#### [COLLECTED DATA]

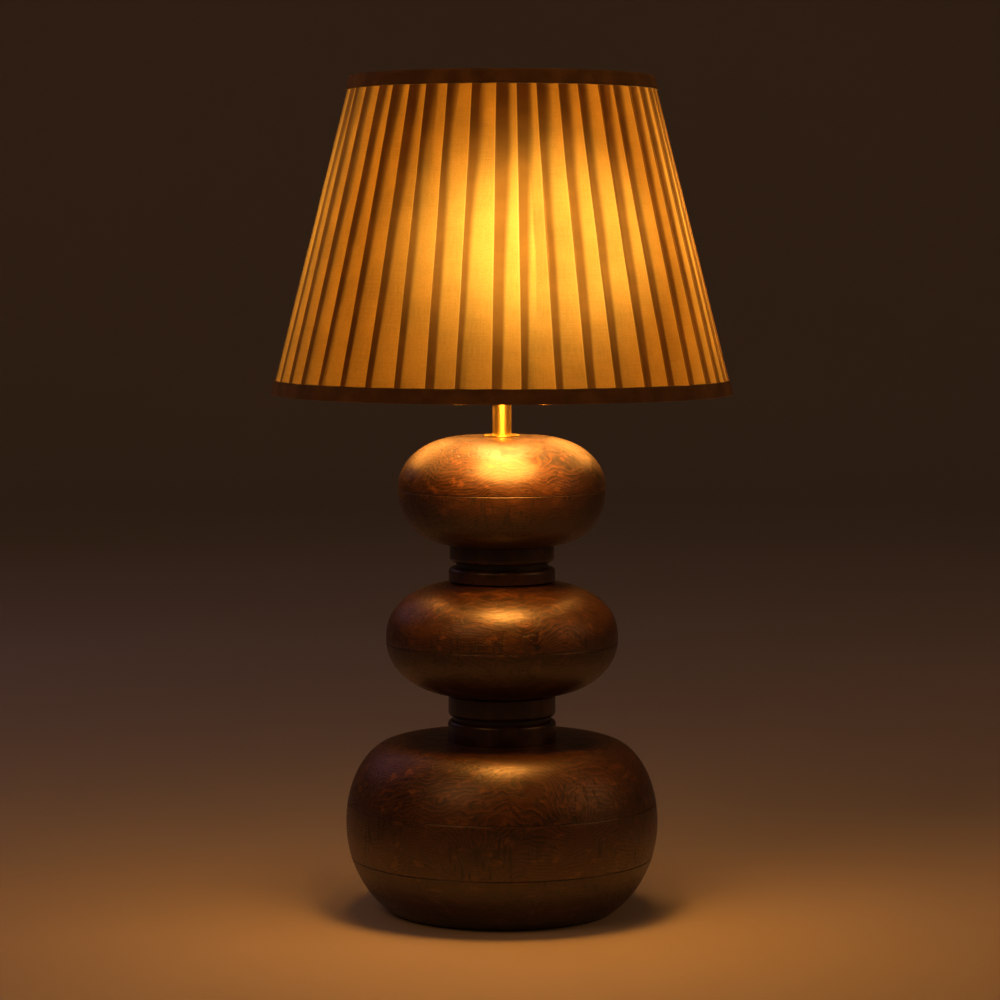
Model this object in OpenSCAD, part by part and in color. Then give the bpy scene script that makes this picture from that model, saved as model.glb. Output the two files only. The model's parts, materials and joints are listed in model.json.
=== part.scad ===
// Table lamp: three turned wooden beads clamped on a threaded rod, with a socket, a harp and
// a pleated shade above them. Millimetres, +Z up, origin at the centre of the foot.

/* [Beads] */
// Radius of the base bead at its widest
base_r = 120.2; // [112:0.1:128]
// Height of the base bead's flat top above the table
base_h = 132; // [126:0.5:138]
// Height of the base bead's widest line
base_mid = 69.4; // [62:0.1:76]
// Radius of the middle bead at its widest
middle_r = 89.3; // [82:0.1:96]
// Height of the middle bead
middle_h = 87.3; // [82:0.1:92]
// Radius of the top bead at its widest
top_r = 79.7; // [74:0.1:84]
// Height of the top bead
top_h = 83; // [78:0.5:88]

/* [Necks] */
// Radius of the turned collars
collar_r = 41; // [38:0.5:44]
// Radius of the spacer in each groove between two collars
groove_r = 36.4; // [33:0.1:38]
// Height of the collar on the base bead
base_collar_h = 16; // [12:0.5:20]
// Height of the collar under the middle bead
middle_low_collar_h = 17.2; // [13:0.1:20]
// Height of the collar on the middle bead
middle_high_collar_h = 10.7; // [8:0.1:14]
// Height of the collar under the top bead
top_collar_h = 13.3; // [10:0.1:16]
// Height of the lower groove
lower_groove_h = 3; // [2:0.5:5]
// Height of the upper groove
upper_groove_h = 4; // [2:0.5:5]
// Rounding of the collars' outer edges
collar_edge = 3.4; // [1:0.1:4]

/* [Stem] */
// Outer radius of the brass tube
tube_r = 7.3; // [6.8:0.1:8]
// Length of the brass tube
tube_h = 23; // [18:0.5:28]
// Radius of the thin flange on the top bead
flange_r = 13.9; // [11:0.1:18]
// Thickness of the thin flange
flange_t = 1.5; // [1:0.1:3]
// Outer radius of the hollow threaded rod
rod_r = 5; // [4.5:0.1:5]

/* [Foot] */
// Thickness of the felt pad
felt_t = 2; // [1:0.5:3]
// Radius of the pocket for the nut, under the base bead
pocket_r = 30; // [24:1:36]
// Height of the pocket's ceiling above the table
pocket_z = 25; // [24:0.5:28]
// Height of the cord hole's axis above the table
inlet_z = 16; // [15:0.5:17]
// Inner radius of the cord grommet
grommet_bore_r = 3.5; // [3:0.1:4]

/* [Shade] */
// Radius of the shade's bottom rim, over the trim
shade_low_r = 177.5; // [165:0.5:190]
// Radius of the shade's top rim, over the trim
shade_high_r = 116.5; // [110:0.5:125]
// Height of the shade's bottom rim above the table
shade_z = 399.2; // [396:0.1:402]
// Height of the shade
shade_h = 241.6; // [230:0.1:250]
// Height of the trim bands
trim_h = 11; // [8:0.5:14]
// Thickness of the trim's cloth
trim_t = 1.2; // [0.8:0.1:1.5]
// Depth of the layered pleats
pleat_depth = 3; // [2:0.1:4]

/* [Harp] */
// Radius of the harp's wire
harp_wire_r = 2; // [1.8:0.1:2.2]
// Half the distance between the harp's feet
harp_foot_x = 35; // [34:0.5:38]
// Half the width of the harp at its widest
harp_wide_x = 57; // [54:0.5:62]
// Number of spider arms in the shade
arm_count = 3; // [2:1:3]

/* [Bulb] */
// Largest radius of the bulb's glass
bulb_r = 27.5; // [24:0.5:28]
// Height of the bulb's widest line above its tip contact
bulb_mid = 70; // [66:0.5:74]

/* [Hidden] */

$fn = 96;
curve_steps = 26;        // chords in a quarter of a bead's outline
edge_steps = 8;          // chords in a rounded edge
wire_sides = 12;         // sides of the bent wires
slip = 0.08;             // radial gap of a running fit
gap = 0.3;               // gap between two bodies that only rest on each other
eps = 0.01;              // overshoot of a cut past a face

wood = [0.30, 0.15, 0.07];
dark_wood = [0.14, 0.07, 0.04];
brass = [0.80, 0.60, 0.28];
nickel = [0.75, 0.74, 0.70];

// Heights of the stack, from the foot up
lower_neck_z = base_h;
lower_groove_z = lower_neck_z + base_collar_h;
middle_collar_z = lower_groove_z + lower_groove_h;
middle_z = middle_collar_z + middle_low_collar_h;
upper_neck_z = middle_z + middle_h;
upper_groove_z = upper_neck_z + middle_high_collar_h;
top_collar_z = upper_groove_z + upper_groove_h;
top_z = top_collar_z + top_collar_h;
flange_z = top_z + top_h;
tube_z = flange_z + flange_t;
saddle_z = tube_z + tube_h;

// Outlines of the beads: where the widest line lies, the flat seats and how full the curves are
base_pole_z = -8;        // where the base's lower curve would close if the foot didn't cut it
base_seat_low = 57;
base_seat_top = 80;
middle_mid = 42.3;
middle_seat_low = 35.7;
middle_seat_top = 17;
middle_full_top = 2.4;
top_mid = 44.4;
top_seat_low = 36.5;
top_seat_top = 30;
top_full_low = 2.2;
round_full = 2;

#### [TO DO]
Give back exactly the material above from its opening line to the line bearing "collar_edge = 3.4; // [1:0.1:4]".

#### [RESULT FOR THIS TASK]
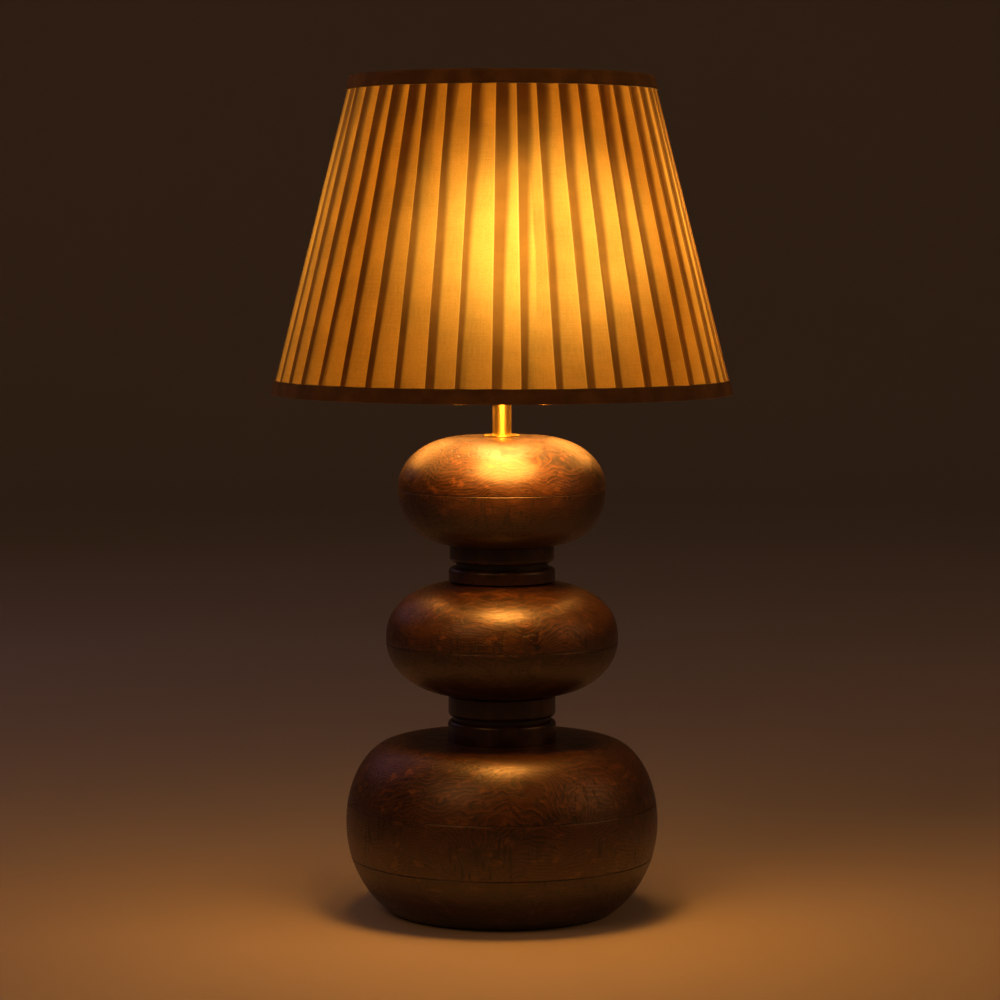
Model this object in OpenSCAD, part by part and in color. Then give the bpy scene script that makes this picture from that model, saved as model.glb. Output the two files only. The model's parts, materials and joints are listed in model.json.
=== part.scad ===
// Table lamp: three turned wooden beads clamped on a threaded rod, with a socket, a harp and
// a pleated shade above them. Millimetres, +Z up, origin at the centre of the foot.

/* [Beads] */
// Radius of the base bead at its widest
base_r = 120.2; // [112:0.1:128]
// Height of the base bead's flat top above the table
base_h = 132; // [126:0.5:138]
// Height of the base bead's widest line
base_mid = 69.4; // [62:0.1:76]
// Radius of the middle bead at its widest
middle_r = 89.3; // [82:0.1:96]
// Height of the middle bead
middle_h = 87.3; // [82:0.1:92]
// Radius of the top bead at its widest
top_r = 79.7; // [74:0.1:84]
// Height of the top bead
top_h = 83; // [78:0.5:88]

/* [Necks] */
// Radius of the turned collars
collar_r = 41; // [38:0.5:44]
// Radius of the spacer in each groove between two collars
groove_r = 36.4; // [33:0.1:38]
// Height of the collar on the base bead
base_collar_h = 16; // [12:0.5:20]
// Height of the collar under the middle bead
middle_low_collar_h = 17.2; // [13:0.1:20]
// Height of the collar on the middle bead
middle_high_collar_h = 10.7; // [8:0.1:14]
// Height of the collar under the top bead
top_collar_h = 13.3; // [10:0.1:16]
// Height of the lower groove
lower_groove_h = 3; // [2:0.5:5]
// Height of the upper groove
upper_groove_h = 4; // [2:0.5:5]
// Rounding of the collars' outer edges
collar_edge = 3.4; // [1:0.1:4]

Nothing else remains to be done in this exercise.